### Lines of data
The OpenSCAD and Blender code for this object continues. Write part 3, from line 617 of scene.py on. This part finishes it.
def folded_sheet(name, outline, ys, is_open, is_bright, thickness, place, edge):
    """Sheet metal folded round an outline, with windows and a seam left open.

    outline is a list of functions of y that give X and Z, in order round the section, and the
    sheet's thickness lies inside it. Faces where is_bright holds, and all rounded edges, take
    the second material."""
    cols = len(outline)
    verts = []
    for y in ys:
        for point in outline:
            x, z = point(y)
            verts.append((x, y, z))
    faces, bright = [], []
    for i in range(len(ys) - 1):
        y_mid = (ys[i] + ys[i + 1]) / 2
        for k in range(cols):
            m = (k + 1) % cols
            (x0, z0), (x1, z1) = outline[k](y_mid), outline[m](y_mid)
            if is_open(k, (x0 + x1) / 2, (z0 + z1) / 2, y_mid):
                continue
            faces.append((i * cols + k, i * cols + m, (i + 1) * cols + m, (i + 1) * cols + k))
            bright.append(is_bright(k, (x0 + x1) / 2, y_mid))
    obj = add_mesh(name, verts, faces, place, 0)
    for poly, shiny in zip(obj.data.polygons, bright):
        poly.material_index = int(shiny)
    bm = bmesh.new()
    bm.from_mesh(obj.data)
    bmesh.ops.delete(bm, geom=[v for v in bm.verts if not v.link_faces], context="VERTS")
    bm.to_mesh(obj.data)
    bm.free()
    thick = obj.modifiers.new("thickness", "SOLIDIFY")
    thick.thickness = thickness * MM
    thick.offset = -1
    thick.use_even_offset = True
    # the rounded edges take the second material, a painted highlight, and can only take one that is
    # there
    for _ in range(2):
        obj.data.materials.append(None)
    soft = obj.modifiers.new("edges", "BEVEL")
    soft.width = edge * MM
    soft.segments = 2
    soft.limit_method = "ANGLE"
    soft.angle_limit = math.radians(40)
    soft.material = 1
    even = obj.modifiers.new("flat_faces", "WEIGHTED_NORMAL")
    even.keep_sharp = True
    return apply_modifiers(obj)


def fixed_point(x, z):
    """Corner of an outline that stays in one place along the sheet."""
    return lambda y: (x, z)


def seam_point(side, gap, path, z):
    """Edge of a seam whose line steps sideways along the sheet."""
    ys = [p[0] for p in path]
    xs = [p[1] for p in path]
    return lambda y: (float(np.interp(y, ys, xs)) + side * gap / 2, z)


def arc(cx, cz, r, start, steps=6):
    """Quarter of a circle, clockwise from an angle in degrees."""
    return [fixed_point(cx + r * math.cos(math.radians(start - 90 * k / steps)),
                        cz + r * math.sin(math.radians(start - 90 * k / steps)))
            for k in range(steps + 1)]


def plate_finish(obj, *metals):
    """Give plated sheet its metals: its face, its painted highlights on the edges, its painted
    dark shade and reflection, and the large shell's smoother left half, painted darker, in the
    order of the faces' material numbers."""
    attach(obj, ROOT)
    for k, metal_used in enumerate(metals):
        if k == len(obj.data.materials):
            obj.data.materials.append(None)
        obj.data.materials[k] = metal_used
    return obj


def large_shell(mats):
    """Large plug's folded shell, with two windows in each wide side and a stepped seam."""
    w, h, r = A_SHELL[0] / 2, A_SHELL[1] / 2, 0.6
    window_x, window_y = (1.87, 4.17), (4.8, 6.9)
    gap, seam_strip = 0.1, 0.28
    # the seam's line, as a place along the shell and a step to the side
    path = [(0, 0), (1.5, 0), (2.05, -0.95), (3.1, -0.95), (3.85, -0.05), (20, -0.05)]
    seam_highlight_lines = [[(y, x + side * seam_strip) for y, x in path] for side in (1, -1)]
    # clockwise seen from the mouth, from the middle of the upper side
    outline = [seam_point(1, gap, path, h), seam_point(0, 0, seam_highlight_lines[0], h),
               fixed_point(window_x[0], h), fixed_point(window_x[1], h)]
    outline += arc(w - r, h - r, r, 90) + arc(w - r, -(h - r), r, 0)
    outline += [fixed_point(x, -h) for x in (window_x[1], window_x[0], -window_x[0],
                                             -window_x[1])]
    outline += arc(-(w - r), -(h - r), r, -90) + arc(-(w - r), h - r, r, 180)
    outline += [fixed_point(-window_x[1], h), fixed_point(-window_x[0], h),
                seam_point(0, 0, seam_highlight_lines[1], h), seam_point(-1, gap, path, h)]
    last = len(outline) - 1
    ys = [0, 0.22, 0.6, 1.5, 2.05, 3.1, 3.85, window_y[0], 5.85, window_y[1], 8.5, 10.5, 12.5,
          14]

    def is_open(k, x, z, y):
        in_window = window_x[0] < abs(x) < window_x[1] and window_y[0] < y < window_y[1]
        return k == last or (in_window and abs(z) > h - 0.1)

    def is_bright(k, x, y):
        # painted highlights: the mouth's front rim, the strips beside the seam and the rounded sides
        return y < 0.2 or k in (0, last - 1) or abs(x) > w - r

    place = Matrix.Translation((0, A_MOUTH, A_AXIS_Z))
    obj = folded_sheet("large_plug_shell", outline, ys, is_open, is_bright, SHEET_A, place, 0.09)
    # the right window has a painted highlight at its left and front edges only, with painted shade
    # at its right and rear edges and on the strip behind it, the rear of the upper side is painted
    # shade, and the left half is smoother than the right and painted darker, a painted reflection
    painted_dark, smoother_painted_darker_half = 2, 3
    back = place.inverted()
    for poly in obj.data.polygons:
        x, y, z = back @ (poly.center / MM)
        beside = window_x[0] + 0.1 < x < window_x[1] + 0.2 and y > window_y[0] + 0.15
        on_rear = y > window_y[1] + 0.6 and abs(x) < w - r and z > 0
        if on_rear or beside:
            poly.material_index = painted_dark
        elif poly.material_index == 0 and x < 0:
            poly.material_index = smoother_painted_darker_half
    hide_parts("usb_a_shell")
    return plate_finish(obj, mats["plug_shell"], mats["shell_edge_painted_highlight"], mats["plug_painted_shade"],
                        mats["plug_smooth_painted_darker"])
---
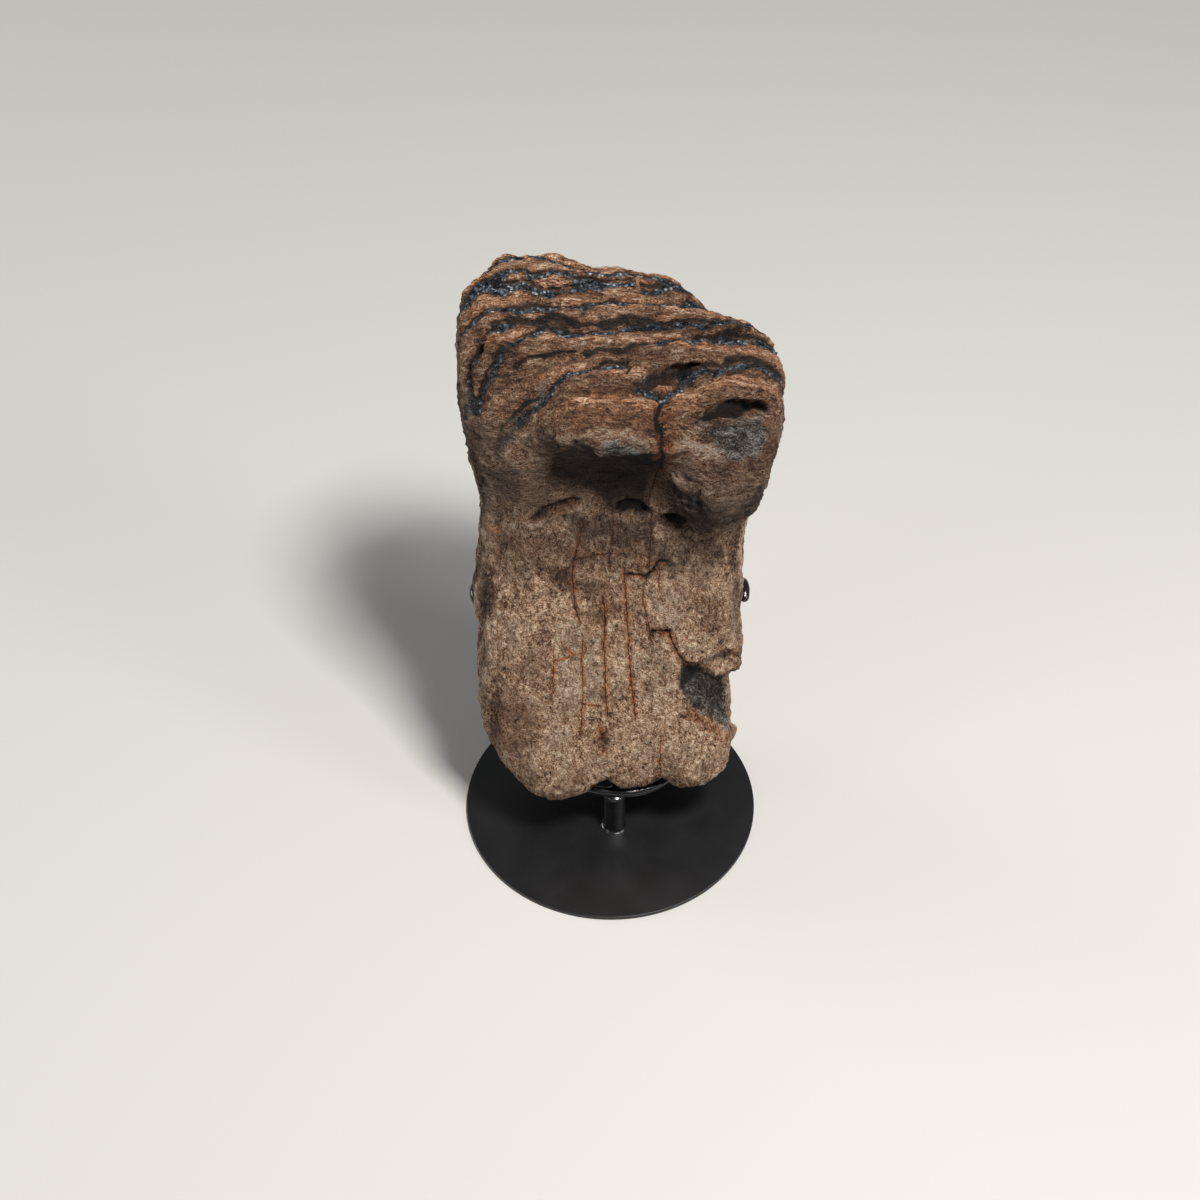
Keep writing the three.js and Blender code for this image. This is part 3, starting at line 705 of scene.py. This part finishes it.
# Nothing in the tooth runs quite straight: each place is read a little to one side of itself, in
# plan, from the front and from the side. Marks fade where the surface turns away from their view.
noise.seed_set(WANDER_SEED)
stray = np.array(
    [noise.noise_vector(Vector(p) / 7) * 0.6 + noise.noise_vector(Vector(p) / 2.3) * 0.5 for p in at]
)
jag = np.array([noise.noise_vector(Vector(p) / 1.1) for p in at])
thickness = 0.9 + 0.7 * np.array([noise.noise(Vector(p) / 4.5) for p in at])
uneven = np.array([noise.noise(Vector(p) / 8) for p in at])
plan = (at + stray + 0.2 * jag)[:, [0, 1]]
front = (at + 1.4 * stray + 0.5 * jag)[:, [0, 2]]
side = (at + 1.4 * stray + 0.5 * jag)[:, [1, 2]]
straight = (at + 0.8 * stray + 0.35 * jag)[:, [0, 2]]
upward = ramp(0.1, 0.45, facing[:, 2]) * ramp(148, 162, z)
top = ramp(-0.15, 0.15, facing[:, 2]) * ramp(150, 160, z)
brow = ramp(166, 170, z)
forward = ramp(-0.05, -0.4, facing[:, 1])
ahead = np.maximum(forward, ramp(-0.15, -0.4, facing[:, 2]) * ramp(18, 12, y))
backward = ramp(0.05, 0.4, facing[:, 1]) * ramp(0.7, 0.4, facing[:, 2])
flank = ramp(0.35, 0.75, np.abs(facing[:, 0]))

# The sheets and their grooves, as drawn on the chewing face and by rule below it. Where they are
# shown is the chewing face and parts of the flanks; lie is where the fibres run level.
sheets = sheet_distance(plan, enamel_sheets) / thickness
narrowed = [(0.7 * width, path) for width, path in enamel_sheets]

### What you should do
Begin with the line containing "Keep writing the", end with the line containing "narrowed = [(0.7", and transcribe exactly every line in that span, with nothing added.

### Answer to this problem
Keep writing the three.js and Blender code for this image. This is part 3, starting at line 705 of scene.py. This part finishes it.
# Nothing in the tooth runs quite straight: each place is read a little to one side of itself, in
# plan, from the front and from the side. Marks fade where the surface turns away from their view.
noise.seed_set(WANDER_SEED)
stray = np.array(
    [noise.noise_vector(Vector(p) / 7) * 0.6 + noise.noise_vector(Vector(p) / 2.3) * 0.5 for p in at]
)
jag = np.array([noise.noise_vector(Vector(p) / 1.1) for p in at])
thickness = 0.9 + 0.7 * np.array([noise.noise(Vector(p) / 4.5) for p in at])
uneven = np.array([noise.noise(Vector(p) / 8) for p in at])
plan = (at + stray + 0.2 * jag)[:, [0, 1]]
front = (at + 1.4 * stray + 0.5 * jag)[:, [0, 2]]
side = (at + 1.4 * stray + 0.5 * jag)[:, [1, 2]]
straight = (at + 0.8 * stray + 0.35 * jag)[:, [0, 2]]
upward = ramp(0.1, 0.45, facing[:, 2]) * ramp(148, 162, z)
top = ramp(-0.15, 0.15, facing[:, 2]) * ramp(150, 160, z)
brow = ramp(166, 170, z)
forward = ramp(-0.05, -0.4, facing[:, 1])
ahead = np.maximum(forward, ramp(-0.15, -0.4, facing[:, 2]) * ramp(18, 12, y))
backward = ramp(0.05, 0.4, facing[:, 1]) * ramp(0.7, 0.4, facing[:, 2])
flank = ramp(0.35, 0.75, np.abs(facing[:, 0]))

# The sheets and their grooves, as drawn on the chewing face and by rule below it. Where they are
# shown is the chewing face and parts of the flanks; lie is where the fibres run level.
sheets = sheet_distance(plan, enamel_sheets) / thickness
narrowed = [(0.7 * width, path) for width, path in enamel_sheets]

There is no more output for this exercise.